Retype everything from the line that contains "0, STUB_STEP), DRY);" down to the line that contains "low, high = Vector((1e9,)", inclusive, without altering or adding anything.
-- begin DATA LINES --
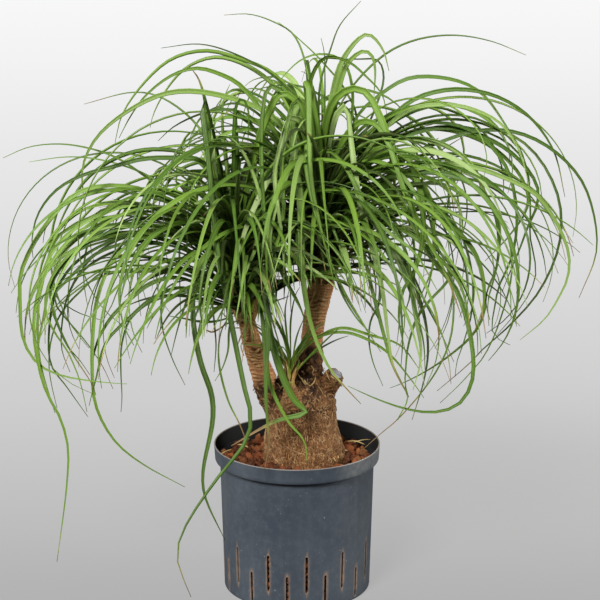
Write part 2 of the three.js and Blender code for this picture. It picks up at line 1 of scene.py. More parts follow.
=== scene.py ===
"""The looks of the potted ponytail palm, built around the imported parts.

All shapes are worked out in millimetres in the frame of the parts, and turned into metres
when a mesh is made. The rule that places the leaves is the one of the part's source.
"""

import math

import bmesh
import bpy
import numpy as np
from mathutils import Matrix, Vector, noise
from mathutils.bvhtree import BVHTree

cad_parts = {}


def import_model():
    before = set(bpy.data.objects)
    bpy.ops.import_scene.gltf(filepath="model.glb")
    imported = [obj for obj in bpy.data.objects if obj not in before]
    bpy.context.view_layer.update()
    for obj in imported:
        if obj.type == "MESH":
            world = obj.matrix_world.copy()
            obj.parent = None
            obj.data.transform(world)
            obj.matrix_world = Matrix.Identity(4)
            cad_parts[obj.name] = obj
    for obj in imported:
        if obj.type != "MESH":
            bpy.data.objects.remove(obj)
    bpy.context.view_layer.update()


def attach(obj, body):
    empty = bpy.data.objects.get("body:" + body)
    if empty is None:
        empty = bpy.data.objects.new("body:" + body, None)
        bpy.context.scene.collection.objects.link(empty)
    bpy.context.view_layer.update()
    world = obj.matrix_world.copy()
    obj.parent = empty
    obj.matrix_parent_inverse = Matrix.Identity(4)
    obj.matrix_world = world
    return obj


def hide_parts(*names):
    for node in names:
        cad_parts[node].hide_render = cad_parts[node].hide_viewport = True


MM = 0.001
GOLDEN_ANGLE = math.radians(137.508)

# The viewer of the reference picture, 600 by 600 points (millimetres)
EYE = np.array([4.0, -3780.0, 1509.0])
PITCH = math.radians(16.4)
PITCH_COS, PITCH_SIN = math.cos(PITCH), math.sin(PITCH)
FOCAL = 3015
MIDDLE = 300
SENSOR_WIDTH = 36

# The lower edge of the foliage in the reference picture, left to right (picture points)
SKIRT = [
    (0, 300), (40, 380), (95, 395), (150, 350), (200, 338), (240, 330), (266, 296), (300, 284),
    (345, 284), (370, 320), (400, 375), (450, 400), (500, 355), (560, 290), (600, 250),
]

# The upper edge of its dense foliage, which only single traced leaves rise above
HOOD = [
    (0, 330), (20, 262), (45, 220), (80, 208), (130, 194), (170, 158), (200, 118), (240, 84),
    (280, 64), (330, 54), (380, 76), (430, 98), (480, 110), (530, 138), (560, 185), (580, 240),
    (600, 300),
]

# Places in the picture where the backdrop shows through the foliage: middle and radius
OPEN_PLACES = [
    (135, 175, 16), (90, 290, 13), (88, 318, 14), (148, 318, 16), (112, 330, 12), (102, 250, 8),
    (60, 205, 8), (400, 335, 13), (372, 300, 11), (505, 122, 9), (575, 215, 12), (545, 140, 9),
]
OPEN_STATIONS = np.linspace(0, 1, 60)

# Room: strengths and places of the lights (metres), and the grey (0 to 255) that the floor's
# painted glow gives at heights in the picture
ROOM_LIGHT = 0.08
ROOM_COLOR = (0.98, 0.99, 1, 1)
KEY_POWER = 4.4
KEY_PLACE = (-0.95, -2.3, 2.3)
KEY_SPREAD = math.radians(18)
SIDE_LIGHTS = {"side_right": (72, (2.6, -0.1, 1.0)), "side_left": (50, (-2.6, 0.0, 1.0))}
SIDE_AIM = (0, 0, 0.2)
SIDE_SIZE = 1.6
SIDE_COLOR = (1, 0.98, 0.95)
FLOOR_REACH = 12000
FLOOR_GREYS = [(600, 175), (400, 202), (200, 226), (60, 242), (2, 247)]
FLOOR_LIT = 0.05
FLOOR_BASE = 0.05

# Pot
POT_HEIGHT = 200
RIM_RADIUS = 110
RIM_BAND = 20
RIM_TAPER = 1.5
SHOULDER = 4
NECK_RADIUS = 102
BASE_RADIUS = 97
BASE_ROUND = 4
POT_WALL = 2
BAND_FOOT = POT_HEIGHT - RIM_BAND
BAND_FOOT_RADIUS = RIM_RADIUS - RIM_TAPER
SHOULDER_LEVEL = BAND_FOOT - SHOULDER
FLOOR_RING = 60
POT_SIDES = 240
CREASE_ANGLE = math.radians(32)
SLOT_COUNT = 24
SLOT_WIDTH = 3.6
SLOT_END_STEPS = 7
LONG_SLOT = (24, 75)
SHORT_SLOT = (5, 47)
FIRST_LONG_SLOT = 7.5
CUTTER_REACH = (BASE_RADIUS - 8, BASE_RADIUS + 8)
STAIN_SPREAD = (1.9, 3.4)
# Painted highlight on the right end of the rim band, where the light from the right falls: its heading
# and spread
RIM_HIGHLIGHT_HEADING = math.radians(-22)
RIM_HIGHLIGHT_SPREAD = (0.72, 0.96)
# How far in from the outer wall the painted shade of the inside sets in
INSIDE_DEPTH = (0.9, 1.5)
WORN_LIP = (POT_HEIGHT - 1.0, POT_HEIGHT - 0.1)

# Clay granules
BED_LEVEL = 182
BED_DEPTH = 9
BED_SIDES = 96
PEBBLE_PITCH = 11.6
PEBBLE_RADIUS = (3.6, 7.8)
PEBBLE_LAYERS = ((0, 0), (1, 6.5))
PEBBLE_LEVEL = BED_LEVEL - 1.5
PEBBLE_JITTER = 1.8
SMALL_PEBBLES = 1.2
WALL_ROOM = 1.1
# Painted shade that darkens the lower layer of granules
LOWER_LAYER_SHADE = 0.5
PEBBLE_RISE = 2.4
PEBBLE_SQUASH = (0.72, 1.12)
PEBBLE_SEED = 5
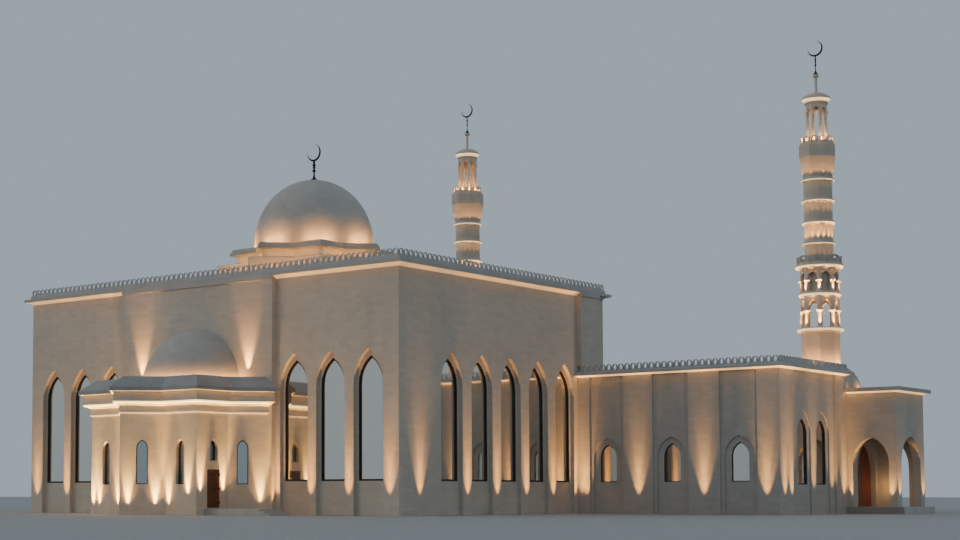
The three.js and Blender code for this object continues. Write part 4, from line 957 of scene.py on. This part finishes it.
def uplight(x, y, facing, off, low, power, cone, lean=0.06, colour=lampColour):
    addLamp("uplight", "SPOT", power, colour, *upAlongWall(x, y, facing, off, low, lean),
            spot_size=radians(cone), spot_blend=1.0, shadow_soft_size=0.02)


def glow(x, y, z, power, radius):
    addLamp("glow", "POINT", power, lampColour, (x, y, z), (0, 0, -1), shadow_soft_size=radius * realMetre)


def wash(x, y, facing, off, low, length, power, lean):
    # a long lamp lying along the foot of a wall
    addLamp("wash", "AREA", power, lampColour, *upAlongWall(x, y, facing, off, low, lean),
            shape="RECTANGLE", size=length * realMetre, size_y=0.1 * realMetre)


wallLamps = {
    "hallFront": [7.75, 10.7, 14.0, 17.45], "hallSide": [-10.57, -5.15, -1.6, 2.1, 5.6, 8.6],
    "wingFront": [18.95, 23.33, 28.55, 33.3], "wingEnd": [9.7, 10.8, 14.75, 17.85, 19.6],
    "beams": [{"cone": 33, "power": 1000}, {"cone": 17, "power": 1300}], "off": 0.47, "low": 0.06,
}
porchLamps = {
    "front": [34.7, 37.6], "side": [20.8, 25.3], "beam": {"cone": 38, "power": 420, "off": 0.32, "low": 0.55},
}
for sign in (1, -1):
    spots = alongFront(sign, wallLamps["hallFront"], -hallY) + alongSide(sign, hallX, wallLamps["hallSide"])
    spots += alongFront(sign, wallLamps["wingFront"], wingFrontY) + alongSide(sign, wingX, wallLamps["wingEnd"])
    for spot in spots:
        for beam in wallLamps["beams"]:
            uplight(*spot, wallLamps["off"], wallLamps["low"], **beam)
    for spot in alongFront(sign, porchLamps["front"], wingBackY) + alongSide(sign, porchX, porchLamps["side"]):
        uplight(*spot, **porchLamps["beam"])
    glow(sign * 35.6, 24.2, 2.0, 10, 0.3)

nicheLamps = {
    "front": [-4.96, -4.34, -2.42, 2.58, 4.41],
    "right": [(0.41, -19.94, 45), (1.72, -18.63, 45), (nicheHalf, -17.82, 90), (nicheHalf, -15.62, 90),
              (6.81, -13.6, 45)],
    "beam": {"off": 0.2, "cone": 26, "power": 3000, "lean": 0.04, "colour": (1.0, 0.57, 0.12)},
    "halo": {"off": 0.45, "cone": 62, "power": 150, "lean": 0.05}, "raised": {(4.41, 0): 0.65, (nicheHalf, 90): 0.9},
    "roof": {"x": 5.3, "y": -13.2, "off": 0.3, "low": 9.4, "cone": 40, "power": 1500},
    "domeFoot": {"radius": 5.0, "low": 9.45, "power": 9},
}
spots = alongFront(1, nicheLamps["front"], nicheFrontY) + nicheLamps["right"]
spots += [(-x, y, -facing) for x, y, facing in nicheLamps["right"]]
for x, y, facing in spots:
    low = 0.05 + nicheLamps["raised"].get((x, facing), 0)
    uplight(x, y, facing, low=low, **nicheLamps["beam"])
    uplight(x, y, facing, low=low, **nicheLamps["halo"])
r = nicheLamps["roof"]
for sign in (1, -1):
    uplight(sign * r["x"], r["y"], 0, r["off"], r["low"], r["power"], r["cone"])
r = nicheLamps["domeFoot"]
for a in np.radians(np.linspace(200, 340, 15)):
    glow(r["radius"] * np.cos(a), halfDomeY + r["radius"] * np.sin(a), r["low"], r["power"], 0.05)

drumLamps = {
    "lower": {"off": 0.7, "low": 16.8, "power": 30, "lean": 0.35},
    "upper": {"off": 0.45, "low": 19.3, "power": 4, "lean": 0.4},
}
for beam, offset in ((drumLamps["lower"], drum["reach"]), (drumLamps["upper"], 0.0)):
    corners = offsetPath(starPath(drum["halfSide"]), [offset], True)[:, 0]
    for a, b in zip(corners, np.roll(corners, -1, 0)):
        middle, along = (a + b) / 2, b - a
        facing = np.degrees(np.arctan2(along[1], along[0]))
        wash(*middle, facing, length=np.linalg.norm(along) * 0.9, **beam)
domeLamps = {"radius": 5.4, "height": 20.5, "spread": 7, "power": 34}       # in pairs round the dome's foot
r = domeLamps
for k in range(8):
    for turn in (-r["spread"], r["spread"]):
        a = radians(45 * k + turn)
        glow(r["radius"] * np.cos(a), r["radius"] * np.sin(a), r["height"], r["power"], 0.1)

towerLamps = [      # count, phase, radius of the wall, off, height, power, cone, lean
    (8, 0.5, 1.75, 0.24, 16.72, 520, 64, 0.05),
    (8, 0.5, 1.75, 0.12, 20.07, 300, 56, 0.05),
    (16, 0, 1.29, 0.3, 22.8, 14, 50, 0.1),
    (16, 0, 1.29, 0.17, 24.77, 110, 56, 0.0),
    (16, 0, 1.29, 0.3, 26.72, 60, 46, 0.0),
    (16, 0, 1.29, 0.3, 28.77, 12, 46, 0.0),
    (16, 0, 1.29, 0.35, 30.72, 20, 80, 0.0),
]
for sign in (1, -1):
    x, y = sign * minaretAt[0], minaretAt[1]
    for count, phase, radius, *beam in towerLamps:
        for k in range(count):
            a = 2 * pi * (k + phase) / count
            uplight(x + radius * np.cos(a), y + radius * np.sin(a), np.degrees(a) + 90, *beam)
    for side in octagonSides(x, y, 1.7, 0):
        wash(*side, 0.5, 12.6, 1.2, 55, 0.12)
    glow(x, y, 17.0, 20, 0.1)
    for corner in octagonCorners(x, y, 1.2, 0):
        glow(*corner, 34.15, 28, 0.04)
    for corner in octagonCorners(sign * galleryDomeAt[0], galleryDomeAt[1], 2.45, 0):
        glow(*corner, 9.35, 5, 0.1)
print("lamps placed")

# floor, sky and camera

floorReach = 400.0       # scene metres each way
mesh = bpy.data.meshes.new("floor")
mesh.from_pydata([(x, y, -0.002) for x, y in cornersAt(floorReach, floorReach, 0)], [], [(0, 1, 2, 3)])
floor = addObject("floor", mesh)
s = Shading("plain pale floor")
mesh.materials.append(s.finish(s.mixed(s.noise(s.place, 0.2), (0.34, 0.34, 0.34), (0.36, 0.36, 0.36)), 0.8))

daylight = {
    "sky": (0.357, 0.433, 0.493), "sunColour": (1.0, 0.875, 0.71), "sunPower": 0.62, "sunSpread": 40,
    "sunAim": (0.8, 0.55, -0.3),
}
world = bpy.data.worlds.new("plain sky")
world.use_nodes = True
background = world.node_tree.nodes["Background"].inputs
background["Color"].default_value = (*daylight["sky"], 1.0)
background["Strength"].default_value = 1.0
bpy.context.scene.world = world
addLamp("soft daylight", "SUN", daylight["sunPower"], daylight["sunColour"], (0, 0, 60), daylight["sunAim"],
        angle=radians(daylight["sunSpread"]))

cameraSettings = {       # place in scene metres
    "place": (42.3525, -49.4686, 0.6945), "tilt": 93.7247, "turn": 39.887, "lens": 63.0614,
    "shift": (0.1522, 0.12),
}
data = bpy.data.cameras.new("camera")
data.lens, data.sensor_width = cameraSettings["lens"], 36
data.shift_x, data.shift_y = cameraSettings["shift"]
data.clip_end = 2000
camera = addObject("camera", data)
camera.location = cameraSettings["place"]
camera.rotation_euler = (radians(cameraSettings["tilt"]), 0, radians(cameraSettings["turn"]))
bpy.context.scene.camera = camera
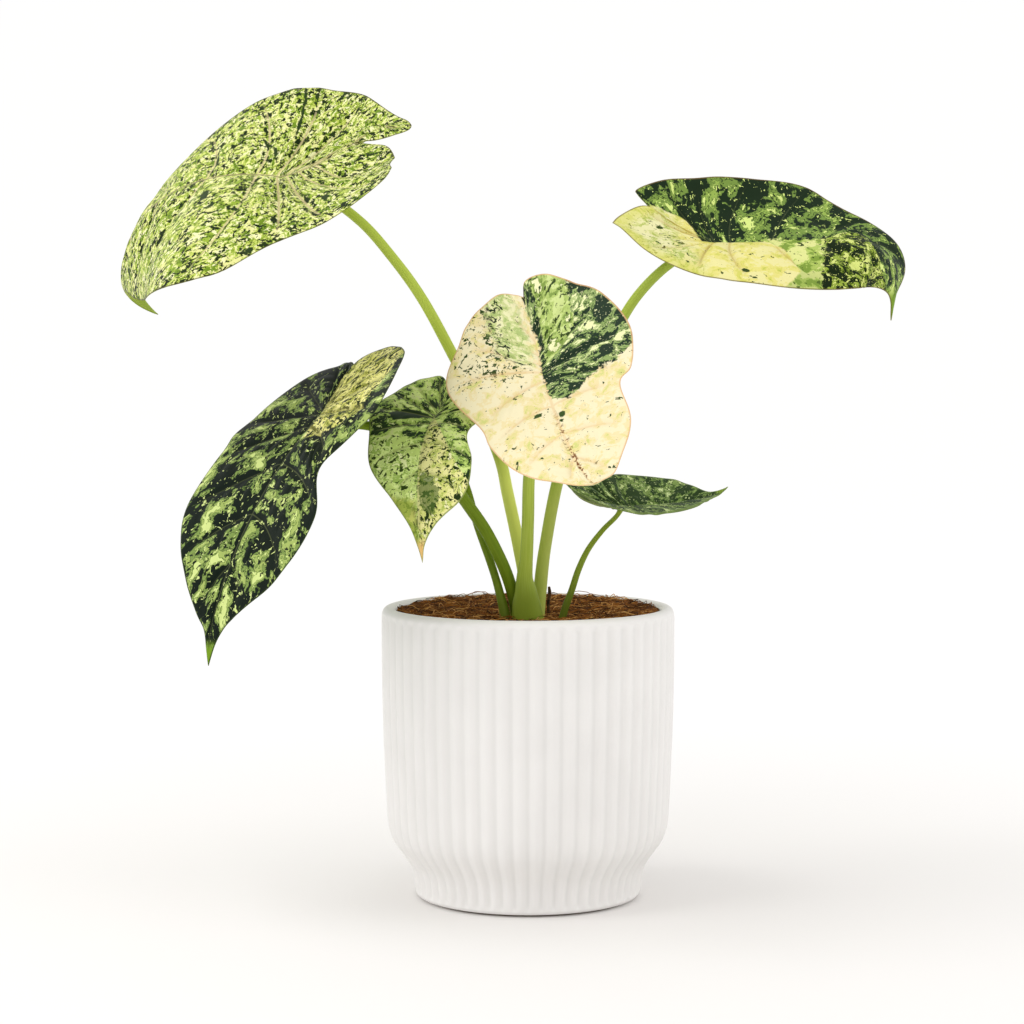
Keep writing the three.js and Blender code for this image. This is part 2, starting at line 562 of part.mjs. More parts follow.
// The coir fills the pot up to its dished surface, with a plain hole for each thing in it
function coirGeometry(buried) {
  const wallTop = POT_INSIDE.findIndex(([, radius]) => radius === POT_INNER_RADIUS) + 1;
  const walls = POT_INSIDE.slice(wallTop).reverse().map(([height, radius]) => (
    ring(height === POT_FLOOR_HEIGHT ? height + GAP : height, radius - COIR_CLEARANCE, RIB_COUNT)));
  const reach = POT_INNER_RADIUS - COIR_CLEARANCE;
  const topRings = COIR_RINGS.map(([part, count]) => (
    ring(0, part * reach, count, () => part * reach, coirHeight)));
  const body = toManifold(stackedRings([...walls, ...topRings]));
  const filled = buried.reduce((solid, piece) => solid.subtract(toManifold(piece)), body);
  return toGeometry(largestBody(filled));
}

function rootPaths() {
  const [centreX, centreY] = TUBER_CENTRE;
  return Array.from({ length: ROOT_COUNT }, (_, k) => {
    const angle = (2 * Math.PI * (k + ROOT_WANDER * Math.sin(5 * k))) / ROOT_COUNT;
    const bottom = ROOT_BOTTOM + ROOT_UNEVENNESS * Math.sin(3 * k);
    return ROOT_LINE.map(([out, height, radius]) => [
      centreX + out * ROOT_REACH * Math.cos(angle), centreY + out * ROOT_REACH * Math.sin(angle),
      height === ROOT_BOTTOM ? bottom : height, radius]);
  });
}

// The tuber with its roots, extra is the clearance its cavity in the coir needs
function rootstockGeometry(extra = 0) {
  const [centreX, centreY] = TUBER_CENTRE;
  const rings = [...TUBER].reverse().map(([height, radius], index) => {
    const level = index === 0 ? height - extra : height === CROWN_HEIGHT ? height + extra : height;
    return ring(level, radius + extra, TUBER_SIDES);
  });
  const tuber = stackedRings(rings).translate(centreX, centreY, 0);
  const roots = rootPaths().map((path) => toManifold(stemGeometry(path, ROOT_SIDES, extra, ROOT_STEP)));
  return toGeometry(roots.reduce((joined, root) => joined.add(root), toManifold(tuber)));
}

const plant = new THREE.Group();

function place(name, geometry, material) {
  const mesh = new THREE.Mesh(geometry, material);
  mesh.name = name;
  plant.add(mesh);
}

// A stem's path with its foot lowered by the clearance that a hole has under it
function deepened([[x, y, foot, ...radii], ...above]) {
  return [[x, y, foot - GAP, ...radii], ...above];
}

function petioleGeometry(name) {
  const blade = BLADES[name];
  const { path, sides } = PETIOLES[name];
  const endRadius = path[path.length - 1][3];
  const whole = toManifold(stemGeometry([...path, [...blade.seat, endRadius]], sides));
  const cleared = whole.subtract(toManifold(bladeGeometry(blade, GAP)));
  return toGeometry(largestBody(cleared));
}

place('pot', potGeometry(), GLAZE);
const holes = Object.values(PETIOLES).map(({ path, sides }) => stemGeometry(deepened(path), sides, GAP));
holes.push(stemGeometry(deepened(STUB_PATH), STUB_SIDES, GAP, STUB_STEP), rootstockGeometry(GAP));
place('coir', coirGeometry(holes), COIR);
place('rootstock', rootstockGeometry(), ROOT);
place('dried_stub', stemGeometry(STUB_PATH, STUB_SIDES, 0, STUB_STEP), DRY);
for (const name of Object.keys(BLADES)) {
  place(`petiole_${name}`, petioleGeometry(name), STEM);
  place(`leaf_${name}`, bladeGeometry(BLADES[name]),
    new THREE.MeshStandardMaterial({ color: BLADE_COLOURS[name], roughness: 0.45 }));
}

export default plant;
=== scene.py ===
"""The looks of a potted aroid: six marbled peltate leaves on curved stalks, coir and a ribbed pot.

Lengths are millimetres until a mesh is made. The axes are the frame's own: +X to the right, +Y away
from the camera, +Z up, with the origin under the middle of the pot.
"""

import math
from dataclasses import dataclass
from statistics import NormalDist

import bpy
import numpy as np
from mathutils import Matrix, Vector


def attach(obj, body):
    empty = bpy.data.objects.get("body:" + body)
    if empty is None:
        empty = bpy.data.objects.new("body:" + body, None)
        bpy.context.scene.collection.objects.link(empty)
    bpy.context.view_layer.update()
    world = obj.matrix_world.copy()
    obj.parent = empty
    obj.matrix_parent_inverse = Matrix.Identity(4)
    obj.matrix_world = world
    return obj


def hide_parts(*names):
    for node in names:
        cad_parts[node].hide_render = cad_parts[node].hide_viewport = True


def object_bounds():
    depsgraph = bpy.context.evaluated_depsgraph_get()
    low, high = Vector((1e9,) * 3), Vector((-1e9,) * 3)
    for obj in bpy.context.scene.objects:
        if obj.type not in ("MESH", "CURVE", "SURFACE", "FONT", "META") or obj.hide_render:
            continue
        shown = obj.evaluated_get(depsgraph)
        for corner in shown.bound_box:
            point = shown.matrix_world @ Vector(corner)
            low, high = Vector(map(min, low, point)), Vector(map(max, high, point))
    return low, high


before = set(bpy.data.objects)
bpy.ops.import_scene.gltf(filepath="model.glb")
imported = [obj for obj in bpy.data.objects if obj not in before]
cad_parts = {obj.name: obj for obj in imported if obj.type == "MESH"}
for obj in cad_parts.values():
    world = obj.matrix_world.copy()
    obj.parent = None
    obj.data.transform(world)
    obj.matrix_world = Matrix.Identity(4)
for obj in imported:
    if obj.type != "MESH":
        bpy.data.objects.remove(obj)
cad_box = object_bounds()

MM = 0.001
# Blades keep this far inside the CAD part's box
BOX_MARGIN = 0.02
# A length that is never nothing, for divisions
TINY = 1e-6
random = np.random.default_rng(11)

# Pot, from the foot up: heights and radii of the ribs' crests, and how far the ribs are raised
POT_HEIGHT = 140
POT_RIM_RADIUS = 70
POT_INNER_RADIUS = 63.7
POT_FLOOR_HEIGHT = 6
FOOT_RADIUS = 50
FOOT_HEIGHT = 1.3
# The first and the last ring of the pot and of the coir are closed by fans of this radius
FAN_RADIUS = 20
RIB_COUNT = 56
SIDES_PER_RIB = 14
RIB_DEPTH = 1.1
# The power of the cosine that makes the pot's valleys narrow and its ribs round
VALLEY_POWER = 2.4
POT_OUTSIDE = [
    (1.3, 53.0, 0), (2.6, 54.1, 0.2), (4.6, 54.5, 0.8), (8, 54.9, 1), (12, 55.5, 1), (15.5, 56.6, 1),
    (18.5, 58.2, 1), (21.5, 60.3, 1), (24.5, 62.5, 1), (28, 64.9, 1), (31.5, 66.4, 1), (36, 67.4, 1),
    (44, 68.0, 1), (60, 68.7, 1), (80, 69.5, 1), (100, 70.0, 1), (120, 70.2, 1), (131, 70.2, 1),
    (134.2, 70.2, 1), (136, 70.15, 0.6), (137.2, POT_RIM_RADIUS, 0),
]
POT_INSIDE = [
    (138.4, 69.6), (139.5, 68.6), (POT_HEIGHT, 67.4), (POT_HEIGHT, 66.2), (139.5, 64.9), (138.4, 64.0),
    (136.6, POT_INNER_RADIUS), (120, 63.4), (40, 61.4), (24, 56.0), (14, 49.8), (8, 48.4),
    (POT_FLOOR_HEIGHT, 46.5), (POT_FLOOR_HEIGHT, FAN_RADIUS),
]

# Coir: a shallow dish round the stems, higher at the back and at the wall, over a plain side of
# heights and radii
COIR_CENTRE_HEIGHT = 134.6
COIR_EDGE_RISE = 3.2
COIR_BACK_RISE = 1.9
COIR_LUMP = 0.5
COIR_GRAIN = 0.35
COIR_REACH = 63.2
COIR_WALL = [(6.3, FAN_RADIUS), (6.3, 45), (14, 49.3), (24, 55.5), (40, 61), (130, 63)]
COIR_SIDES = 300
COIR_RINGS = 90
COIR_LAST_RING = 0.02
# Fibres: for each measure the least value, what chance adds to it at most, and the power of chance
FIBRE_COUNT = 2600
FIBRE_STEPS = 5
FIBRE_LENGTH = (5, 16, 2)
FIBRE_RADIUS = (0.12, 0.16, 2)
FIBRE_RISE = (0.2, 2.4, 4)
FIBRE_BEND = 3.6
# How far fibres start and stay inside the coir's edge
FIBRE_START_GAP = 2
FIBRE_EDGE_GAP = 0.6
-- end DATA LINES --
▶ [WRITTEN ANSWER]:
place('dried_stub', stemGeometry(STUB_PATH, STUB_SIDES, 0, STUB_STEP), DRY);
for (const name of Object.keys(BLADES)) {
  place(`petiole_${name}`, petioleGeometry(name), STEM);
  place(`leaf_${name}`, bladeGeometry(BLADES[name]),
    new THREE.MeshStandardMaterial({ color: BLADE_COLOURS[name], roughness: 0.45 }));
}

export default plant;
=== scene.py ===
"""The looks of a potted aroid: six marbled peltate leaves on curved stalks, coir and a ribbed pot.

Lengths are millimetres until a mesh is made. The axes are the frame's own: +X to the right, +Y away
from the camera, +Z up, with the origin under the middle of the pot.
"""

import math
from dataclasses import dataclass
from statistics import NormalDist

import bpy
import numpy as np
from mathutils import Matrix, Vector


def attach(obj, body):
    empty = bpy.data.objects.get("body:" + body)
    if empty is None:
        empty = bpy.data.objects.new("body:" + body, None)
        bpy.context.scene.collection.objects.link(empty)
    bpy.context.view_layer.update()
    world = obj.matrix_world.copy()
    obj.parent = empty
    obj.matrix_parent_inverse = Matrix.Identity(4)
    obj.matrix_world = world
    return obj


def hide_parts(*names):
    for node in names:
        cad_parts[node].hide_render = cad_parts[node].hide_viewport = True


def object_bounds():
    depsgraph = bpy.context.evaluated_depsgraph_get()
    low, high = Vector((1e9,) * 3), Vector((-1e9,) * 3)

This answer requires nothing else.